Our goal is to transform the Great Lakes region into a demand center for green products and make green purchasing mainstream. Ultimately, through the demand for green products we hope to bring companies that manufacture and distribute those products to the Great Lakes region.
The Delta Institute has established the Great Lakes Green Purchasing Consortium to harness the large-scale purchasing power of public and private organizations throughout the Great Lakes region. The Great Lakes Green Purchasing Consortium will ultimately be comprised of local buying cooperatives focused on purchasing green and local products.
Our initial efforts are focused in Chicago, Illinois; West Michigan; and the Milwaukee/Racine area of Wisconsin. In 2009, we intend to develop an open access website that will provide local consortium members with technical information and a venue for peer-to-peer networking about green products. Grant funding from the Grand Victoria Foundation and the Great Lakes Protection Fund is supporting the creation of an infrastructure to make the Great Lakes Green Purchasing Consortium self-sustaining.
In West Michigan, we have worked with local stakeholders to form the first public-private green purchasing cooperative. Our efforts have resulted in one of the first public-private purchases of a commodity product- recycled content paper.

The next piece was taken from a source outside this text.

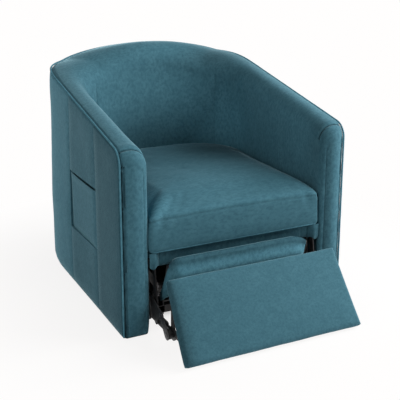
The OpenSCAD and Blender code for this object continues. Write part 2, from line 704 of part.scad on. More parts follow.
// Seat cushion: rings from the underside up, each drawn in by a share of the corner depth
cushion_front = 2;
cushion_corner = 26;
cushion_back_steps = 22;
cushion_side_steps = 3;
cushion_front_steps = 6;
cushion_half = inner_half_w - cushion_gap;
cushion_back = inner_back_y - cushion_gap;
cushion_mid = (cushion_front + cushion_back) / 2;
cushion_depth = cushion_back - cushion_front;
function cushion_side_xy(k) =
  [inner_x(inner_run) - cushion_gap, cushion_front + cushion_corner + (inner_run - cushion_corner) * k / cushion_side_steps];
cushion_outline = concat(
  [for (k = [0:cushion_back_steps]) let (t = 180 * k / cushion_back_steps)
    [0, inner_run] + super_xy(cushion_half, cushion_back - inner_run, inner_power, t)],
  [for (k = [cushion_side_steps - 1:-1:1]) cushion_side_xy(k)],
  [for (k = [0:3]) let (t = 30 * k) [cushion_half - cushion_corner * (1 - cos(t)),
    cushion_front + cushion_corner * (1 - sin(t))]],
  [for (k = [1:cushion_front_steps - 1])
    [(cushion_half - cushion_corner) * (1 - 2 * k / cushion_front_steps), cushion_front]],
  [for (k = [3:-1:0]) let (t = 30 * k) [-cushion_half + cushion_corner * (1 - cos(t)),
    cushion_front + cushion_corner * (1 - sin(t))]],
  [for (k = [1:cushion_side_steps - 1]) let (p = cushion_side_xy(k)) [-p[0], p[1]]]);
function cushion_ring(d, z) = [for (p = cushion_outline)
  [p[0] * (1 - d / cushion_half), cushion_mid + (p[1] - cushion_mid) * (1 - 2 * d / cushion_depth), z]];
side_in_share = [0.55, 0.2, 0.04, 0.1, 0.14, 0.08, 0.02, 0.16];
side_z_share = [0, 0.03, 0.1, 0.35, 0.6, 0.8, 0.93, 1];
top_in_share = [0.07, 0.2, 0.4, 0.62, 0.85];
top_z_share = [0.34, 0.66, 0.88, 0.98, 1];
module seat_cushion() color(fabric_color) chair() loft(concat(
  [for (k = [0:len(side_in_share) - 1])
    cushion_ring(side_in_share[k] * cushion_corner, seat_z + side_z_share[k] * cushion_side_h)],
  [for (k = [0:len(top_in_share) - 1])
    cushion_ring(top_in_share[k] * cushion_half,
      seat_z + cushion_side_h + top_z_share[k] * cushion_crown)]));

// Tub upholstery: wall sections between an outer and an inner point, over the top and down inside
edge_cut = 9;                             // chamfer that the piping lies in
wall_share = [0.22, 0.42, 0.62, 0.78, 0.9, 0.97, 1];
roll_share = [0.05, 0.07, 0, -0.14, -0.36, -0.64, -1];
function roll_at(y) = roll_front_h + (roll_h - roll_front_h) * min(1, y / roll_grow);
function wall_ring(o, i, top, cut) = let (u = (i - o) / norm(i - o)) concat(
  [[o[0], o[1], floor_gap], [o[0], o[1], (floor_gap + top) / 2], [o[0], o[1], top - cut]],
  [let (q = o + u * edge_cut) [q[0], q[1], top]],
  [for (k = [0:len(wall_share) - 1]) let (q = o + (i - o) * wall_share[k])
    [q[0], q[1], top + roll_share[k] * roll_at(o[1])]],
  [[i[0], i[1], floor_gap]]);
nose_angles = [0, 12, 25, 40, 55, 72, 90];
inner_nose_r = 18;
roll_grow = 150;                          // the roll has its full depth from here on
function nose_in(y, r) = y < r ? r * (1 - sqrt(1 - pow(1 - y / r, 2))) : 0;
function nose_y(a) = arm_nose_r * (1 - cos(a));
// Rise of the nose above its centre at depth y, for the curve that lies cut inside its surface
function nose_rise(y, cut) = sqrt(max(0, pow(arm_nose_r - cut, 2) - pow(arm_nose_r - y, 2)));
function nose_ring(a) = let (y = nose_y(a))
  wall_ring([-half_w + max(0, edge_cut - y), y], [-inner_half_w - nose_in(y, inner_nose_r), y],
    arm_line(y) - arm_nose_r * (1 - sin(a)), nose_rise(y, 0) - nose_rise(y, edge_cut));
function arm_ring(y) = wall_ring([-half_w, y], [-inner_x(y), y], arm_line(y), edge_cut);

back_steps = 24;
function tub_turn(k) = 90 * (1 - cos(180 * k / back_steps));
function tub_out(k) = outer_xy(tub_turn(k));
// Inner point in the same direction from the middle of the inner curve
function tub_in(k) = let (o = tub_out(k) - [0, inner_run], n = o / norm(o))
  [0, inner_run] + n / pow(pow(abs(n[0]) / inner_half_w, inner_power) + pow(abs(n[1]) / inner_turn, inner_power),
    1 / inner_power);
function tub_ring(k) = let (o = tub_out(k)) wall_ring(o, tub_in(k), top_z(o), edge_cut);

module arm_panel_2d(grow, foot) polygon([
  [arm_panel_y - grow, foot], [arm_panel_end + grow, foot],
  [arm_panel_end + grow, arm_line(arm_panel_end) - arm_panel_drop + grow],
  [arm_panel_y - grow, arm_line(arm_panel_y) - arm_panel_drop + grow]]);
module arm_body() difference() {
  loft(concat([for (a = nose_angles) nose_ring(a)],
    [for (y = [roll_grow, inner_run / 2, inner_run - arm_t / 2]) arm_ring(y)], [tub_ring(0)]));
  translate([-half_w + panel_in - seat_gap, 0, 0])
    plate_x(0, panel_t + 2 * seat_gap) arm_panel_2d(seat_gap, 0);
  for (y = block_ys) translate([-panel_x - over, y - seat_gap, block_z - seat_gap])
    cube([arm_t, block_l + 2 * seat_gap, block_h + 2 * seat_gap]);
}
module left_arm_upholstery() color(fabric_color) chair() difference() {
  arm_body();
  translate([-half_w - over, pocket_y, pocket_z])
    cube([pocket_depth + over, pocket_w, pocket_h + pocket_slot_h]);
}
module right_arm_upholstery() color(fabric_color) chair() mirror([1, 0, 0]) arm_body();

module arm_panel() plate_x(-half_w + panel_in, panel_t) difference() {
  arm_panel_2d(0, floor_gap + panel_foot);
  for (y = block_ys) disc_at([y + block_l / 2, block_z + block_h / 2], bolt_r + fit);
}
module left_arm_panel() color(wood_color) chair() arm_panel();
module right_arm_panel() color(wood_color) chair() mirror([1, 0, 0]) arm_panel();

back_panel_in = 40;
back_panel_h = 620;
back_panel_trim = 1;
module back_panel_2d(grow) polygon(concat(
  [for (k = [back_panel_trim:back_steps - back_panel_trim]) [0, arm_run]
    + super_xy(half_w - back_panel_in + grow, back_turn - back_panel_in + grow, outer_power, tub_turn(k))],
  [for (k = [back_steps - back_panel_trim:-1:back_panel_trim]) [0, arm_run]
    + super_xy(half_w - back_panel_in - panel_t - grow, back_turn - back_panel_in - panel_t - grow,
      outer_power, tub_turn(k))]));
module back_panel() color(wood_color) chair() translate([0, 0, floor_gap + panel_foot])
  linear_extrude(back_panel_h) back_panel_2d(0);
module back_upholstery() color(fabric_color) chair() difference() {
  loft([for (k = [0:back_steps]) tub_ring(k)]);
  linear_extrude(floor_gap + panel_foot + back_panel_h + seat_gap) back_panel_2d(seat_gap);
}

// Piping along the outer edge: up one arm front, round the top and down the other
piping_sides = 8;
piping_r = piping_d / 2;
// The cord's middle is this far in from both faces that meet at the edge
piping_in = edge_cut / 2 - (piping_r + seat_gap) / sqrt(2);
piping_lean = [1, 1, 2];                  // a direction that the piping never runs along
half_piping = concat(
  [[-half_w + piping_in, piping_in, floor_gap], [-half_w + piping_in, piping_in, arm_line(0) - arm_nose_r]],
  [for (a = [for (k = [1:len(nose_angles) - 1]) nose_angles[k]]) let (y = nose_y(a)) [-half_w + piping_in,
    y + piping_in * cos(a), arm_line(y) - arm_nose_r * (1 - sin(a)) - piping_in * sin(a)]],
  [for (k = [0:back_steps / 2]) let (o = tub_out(k), i = tub_in(k), u = (i - o) / norm(i - o))
    [o[0] + u[0] * piping_in, o[1] + u[1] * piping_in, top_z(o) - piping_in]]);
piping_path = concat(half_piping, [for (k = [len(half_piping) - 2:-1:0])
  [-half_piping[k][0], half_piping[k][1], half_piping[k][2]]]);
function unit(v) = v / norm(v);
function way(path, k) = unit(path[min(k + 1, len(path) - 1)] - path[max(k - 1, 0)]);
function piping_ring(k) = let (d = way(piping_path, k), s = unit(cross(piping_lean, d)), u = cross(d, s))
  [for (j = [0:piping_sides - 1]) let (t = 360 * j / piping_sides)
    piping_path[k] + piping_r * (s * cos(t) + u * sin(t))];
module piping() color(fabric_color) chair() loft([for (k = [0:len(piping_path) - 1]) piping_ring(k)]);

// Pocket and hand control
pocket_cloth = 2.5;
module pocket_panel() color(fabric_color) chair()
  translate([-half_w, pocket_y + seat_gap, pocket_z + seat_gap])
    cube([pocket_cloth, pocket_w - 2 * seat_gap, pocket_h - seat_gap]);

handset_size = [15, 48, 150];
handset_in = 24;                          // from the pocket's front seam
handset_y = pocket_y + handset_in;
handset_x = -half_w + pocket_depth - seat_gap - handset_size[0];
handset_r = 6;
button_size = [10, 24, 22];
button_out = 1.5;
button_gap = 0.4;
button_up_z = 108;
button_down_z = 76;
module button_shape(z, grow, deep) translate([handset_x - button_out * (grow > 0 ? 2 : 1),
    handset_y + (handset_size[1] - button_size[1]) / 2 - grow, pocket_z + seat_gap + z - grow])
  cube([deep, button_size[1] + 2 * grow, button_size[2] + 2 * grow]);
module handset_case() color(plastic_color) chair() difference() {
  translate([handset_x, handset_y, pocket_z + seat_gap]) rotate([90, 0, 90]) linear_extrude(handset_size[0])
    union() {
      translate([handset_r, 0]) square([handset_size[1] - 2 * handset_r, handset_size[2]]);
      translate([0, handset_r]) square([handset_size[1], handset_size[2] - 2 * handset_r]);
      for (y = [handset_r, handset_size[1] - handset_r], z = [handset_r, handset_size[2] - handset_r])
        translate([y, z]) circle(handset_r);
    }
  for (z = [button_up_z, button_down_z]) button_shape(z, button_gap, button_size[0]);
}
button_deep = 6;
module handset_up_button() color(button_color) chair() button_shape(button_up_z, 0, button_deep);
module handset_down_button() color(button_color) chair() button_shape(button_down_z, 0, button_deep);

base_side_rails();
base_cross_tubes();
floor_glides();
lift_pivot_plates();
lift_pivot_pins();
control_box();
power_inlet();
lift_motor_bracket();
main_lift_arms();
guide_lift_arms();
lift_motor();
lift_rod();
seat_frame();
lift_lugs();
lift_lug_pins();
arm_spacer_blocks();
tub_bolts();
linkage_plates();
linkage_plate_rivets();
seat_webbing();
seat_rail_pad();
seat_cushion();
left_arm_upholstery();
right_arm_upholstery();
back_upholstery();
left_arm_panel();
right_arm_panel();
back_panel();
piping();
pocket_panel();
handset_case();
handset_up_button();
handset_down_button();
footrest_motor();
torque_tube();
drive_link_left();
drive_link_right();
guide_link_left();
guide_link_right();
carrier_bar_left();
carrier_bar_right();
carrier_rivets_left();
carrier_rivets_right();
control_link_left();
control_link_right();
footrest_pad();
footrest_board();
footrest_bracket_left();
footrest_bracket_right();
footrest_rivets();
footrest_spacers();
flap_pad();
flap_brackets();
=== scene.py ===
"""Looks of a barrel lift recliner: tub upholstery, piping, cushion, footrest pads, metal finishes and a studio."""
import json
import math

import bpy
import numpy as np
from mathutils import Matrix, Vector, kdtree, noise
from mathutils.bvhtree import BVHTree


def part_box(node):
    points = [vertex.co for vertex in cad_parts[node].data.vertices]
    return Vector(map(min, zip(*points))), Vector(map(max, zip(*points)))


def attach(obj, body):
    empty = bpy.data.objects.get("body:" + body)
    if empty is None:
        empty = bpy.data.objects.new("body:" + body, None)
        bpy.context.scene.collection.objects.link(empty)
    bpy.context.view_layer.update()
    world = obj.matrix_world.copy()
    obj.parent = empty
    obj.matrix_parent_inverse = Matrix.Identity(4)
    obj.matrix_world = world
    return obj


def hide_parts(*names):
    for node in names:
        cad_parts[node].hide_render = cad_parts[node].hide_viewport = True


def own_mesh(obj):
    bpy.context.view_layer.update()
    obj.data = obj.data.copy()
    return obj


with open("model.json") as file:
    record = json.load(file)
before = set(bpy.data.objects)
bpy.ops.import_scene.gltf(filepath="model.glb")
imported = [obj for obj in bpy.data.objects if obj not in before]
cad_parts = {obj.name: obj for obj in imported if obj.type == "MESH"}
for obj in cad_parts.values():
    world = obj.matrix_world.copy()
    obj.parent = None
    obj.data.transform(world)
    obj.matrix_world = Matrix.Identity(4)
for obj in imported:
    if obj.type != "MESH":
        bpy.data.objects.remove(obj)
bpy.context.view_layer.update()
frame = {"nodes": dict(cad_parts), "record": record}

bl_info = {
    "name": "Barrel Lift Recliner",
    "version": (1, 0, 0),
    "blender": (4, 5, 0),
    "location": "View3D > Sidebar > Recliner",
    "description": "Dresses the packed frame of a barrel lift recliner",
    "category": "Object",
}

# Places that every piece is measured from, in metres
LEFT_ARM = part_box("left_arm_upholstery")
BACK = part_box("back_upholstery")
FRONT_Y = LEFT_ARM[0].y
HALF_WIDTH = -LEFT_ARM[0].x
DEPTH = BACK[1].y - FRONT_Y
HEM_DROP = 0.015
HEM_Z = LEFT_ARM[0].z - HEM_DROP
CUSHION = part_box("seat_cushion")

# How square the turns are, seen from above: 2 is round, more is squarer
OUTER_POWER = 4.0
INNER_POWER = 2.2
CUSHION_POWER = 2.08

# Distance from a seam that is given to points which the seam doesn't reach
NOT_NEAR = 1.0

# Height of a rivet's head
RIVET_HEIGHT = 0.0022

# The photo's camera, found from the chair's straight edges: angles in degrees, lens and sensor in millimetres
CAMERA_PLACE = (-1.1814, -2.3972, 1.2022)
CAMERA_PITCH, CAMERA_TURN = 74.93, -26.23
CAMERA_LENS, CAMERA_SENSOR, CAMERA_SHIFT = 74.42, 36, -0.125

# Lamps, all aimed at the seat: name, place, size in metres and power in watts
LAMPS = (
    ("key_lamp", (2.2, -1.4, 2.2), 1.5, 70),
    ("side_lamp", (2.8, -0.5, 1.9), 1.2, 80),
    ("fill_lamp", (-2.6, -1.6, 1.7), 1.5, 29),
    ("back_lamp", (-1.2, 2.6, 2.4), 1.5, 20),
)
LAMP_TARGET = (0, 0, 0.35)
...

We are currently identifying additional products for group purchase. For example, replacing certain janitorial products with green alternatives will improve water quality by removing hazardous pollutants such as alkyl phenols. Additional information about the West Michigan cooperative can be found at www.wmspc.org.
Our efforts in Chicago and Milwaukee have already begun. In each area, we are forming green purchasing consortiums focused on high volume purchases of green products and services as well as assisting local members to develop green purchasing policies for their respective organizations. We are also working with large volume purchasers in the Chicago area to identify products and develop our first bid as a consortium.